If an agent is interested because of the query letter, they will contact you and ask for extra materials. Since pretty much everything is done electronically now, I normally ask for the full manuscript if I'm interested. If I'm not hooked after a couple of chapters, then I just don't finish reading it.


For non-fiction, you submit a book proposal. Memoirs are different, they're sold more like fiction. But other non-fiction books, like history or science books, are submitted with a book proposal. Book proposals are carefully formulated, because there is a specific kind of information the agent and publishing house wants to see.


When you query an agent, you really want to be ready. For non-fiction, the book doesn't have to be written but the book proposal does. That way, if you've intrigued someone and they say they want to see the book proposal or the novel, you can send it right away. It doesn't work to still be editing. If we're interested at the moment, you want to get it in right then.


You want to target agents specifically. Again, I don't represent romance. So when I receive a query for a romance novel, I know that that writer has not done any research on me. She got my name somewhere, and just plugged it into her form letter without doing any research. That's a waste of everybody's time, and it's a little irritating. All agents have information out there. All agents have websites, and on their websites it says what they represent, what they're interested in, and you should really research that. The other thing that's on the website is how they want to be approached. How you should submit to them. There are still some old-school agents who want a mailed in, hard copy query letter.
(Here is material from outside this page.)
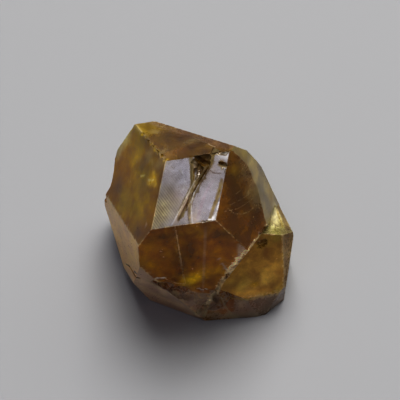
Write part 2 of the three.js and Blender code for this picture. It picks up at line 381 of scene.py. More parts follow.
LOOKS = {
    Face.CROWN: look((0.3, 0.24, 0.18), 0.25, 0.5, sheen=0.85, mottle=0.6),
    Face.LEFT: look((0.29, 0.12, 0.001), 0.36, 0.66, mottle=0.8),
    Face.TOP: look((0.24, 0.11, 0.014), 0.14, 0.55),
    Face.FRONT: look((0.5, 0.18, 0.004), 0.09, 0.52),
    Face.RIGHT: look((0.29, 0.11, 0.004), 0.1, 0.52),
    # The left strip and the left foot are paler than the body: painted reflection of the floor seen at a
    # grazing angle.
    Face.LEFT_STRIP: look((0.88, 0.52, 0.17), 0.3, 0.75, mottle=0.25),
    Face.LEFT_FOOT: look((0.66, 0.45, 0.3), 0.3, 0.7, mottle=0.4),
    Face.SHOULDER_HIGH: look((0.36, 0.26, 0.08), 0.3, 0.55, sheen=0.05),
    Face.SHOULDER_MID: look((0.36, 0.26, 0.08), 0.3, 0.55, sheen=0.05),
    Face.SHOULDER_LOW: look((0.34, 0.23, 0.06), 0.3, 0.55, sheen=0.05),
    Face.PARTING: look((0.7, 0.39, 0.09), 0.14, 0.66, mottle=0.7),
    Face.MARGIN: look((0.42, 0.25, 0.08), 0.25, 0.55),
    # The notch is paler than the faces beside it: painted light where the key lamp falls on it.
    Face.NOTCH: look((0.38, 0.31, 0.12), 0.25, 0.65),
    Face.FRACTURE: look((0.3, 0.22, 0.1), 0.4, 0.6),
    # The slipped foot and toe are dull plum-grey: painted reflection of the shaded floor under the
    # crystal.
    Face.SLIPPED_FOOT: look((0.32, 0.23, 0.17), 0.2, 0.75, mottle=0.6),
    Face.SLIPPED_TOE: look((0.26, 0.18, 0.14), 0.2, 0.75, mottle=0.6),
    Face.SLIPPED_SIDE: look((0.36, 0.24, 0.1), 0.3, 0.55),
    # The left sliver is pinkish-lavender: painted reflection of the floor.
    Face.LEFT_SLIVER: look((0.6, 0.46, 0.42), 0.3, 0.7, sheen=0.2, mottle=0.4),
}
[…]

There aren't very many of them, but they are still out there. So if they say, "no email queries" and you email a query to them, they're just completely irritated. Most of us accept email queries, and some of us say that the writer can submit the first few pages of their novel in the body of the email below the query letter. It's always in the body of the email, never an attachment unless specifically requested. It's however the agent wants it done. So find agents who represent work similar to yours, and is legitimate. There are people out there saying that they're agents, and they charge reading fees to look at your work. Those are not legitimate agents. We don't make a penny unless we sell your book to a publisher.


SSP: How many submissions do you receive monthly?


SB: A lot. Hundreds. Specifically in a month, probably between a hundred and two hundred. I have a big enough client list now that it was impossible to even look at those any more. I have an assistant who goes through the queries. It just couldn't be helped. For a year or two, a lot of queries went unread in my inbox because I didn't have time to look at them. I was too busy with current clients. And that's the other thing, writers who really get along well with agents are the ones who understand that there are five million writers who think they should be published. That's a lot of writers. They have to understand that the agent's first order of business is working for the clients they already have. That's a full time job. We're busy doing that, but then we're also trying to look at all of the queries coming in if we want to and can take on new clients. You reach the point, though, where you can't take on new clients. A lot of agents put on their website that they're not taking on new clients at that time. If they’re not, there's no point in querying them. I brought in an assistant, who is also an associate agent, and she's taking on clients as well. She goes through all of my queries for me, and she has taken on some of her own clients in the last few months. It's a way for the agency to keep taking on new clients.


SSP: So of those, how do you pick which ones you want to represent?


SB: Again, it's so subjective. Back to the query letter, that is also your opportunity to demonstrate that you're a good writer, that you can structure a sentence and put two sentences together and put together a paragraph. It sounds ridiculous, but you would be incredibly surprised if you saw some of the query letters that we get. They're so poorly written, and that's an immediate no. I can't think that their work will be any good if they can't write a decent query letter. But it's also subjective. If it really sounds interesting to me, than I'm likely to request more material. I might turn down something that doesn't sound very interesting to me, but someone else might find it very interesting. For instance, my associate agent, Becky, just took on a husband and wife writing team writing middle grade. We both read the manuscript, and I thought it was pretty good but I didn't absolutely love it. I was going to pass on it. But Becky absolutely loved it and wanted to represent it. That was her first client to take on. So you read it, and you either just absolutely love it and devour it, and that's someone I want to represent, but if I find as I'm reading it that I'm bored, or my mind is wandering, or the structure has a problem, I'm more likely to pass on it and say it's just not right for me. Sometimes if I love the writing but the book itself has problems, I might take it on and try to help edit the book and make it better.


SSP: What is the timeline for publishing?

SB: It moves so slow it's ridiculous. It moves at a snail's pace, but there are reasons for that. Now if you've published electronically, it can move quicker, because it's easier to do. But for print publishing, first the editor edits the work and works with the author, and they perfect the work until everyone's happy with it. That's when the manuscript is accepted. Then it goes to the copy editor. Then there are proof sets made, and those are sent to proof readers and also the author, and they check for any mistakes. Then it goes into production, so that takes a while. They want to have advanced reading copies printed at least four months before the publishing date. Those are sent out to reviewers, and you have to send them out four months before the pub date so they can have a chance to write a review. Now remember, every publisher in the country is sending these books to the same reviewers, so the reviewers are all getting inundated with books as well. Not every book gets reviewed, but you're all hoping your book does. More and more papers and magazines are getting rid of review sections, too, so the review space is even smaller than it used to be. So it usually takes a year from the time an author signs a contract to the time the book comes out. It's at least a year, and it's often eighteen months. There are just so many pieces to put together to get to that pub date.


SSP: Any final thoughts?


SB: Just keep writing, and follow your dreams. If you persevere and you're serious, than it makes things happen. It's not easy but you just have to keep after it. Write because you love to write, not because you're expecting to get published. Write because you love to write.


We just want to thank Ms. Bond once again for her time and for giving us such amazing advice!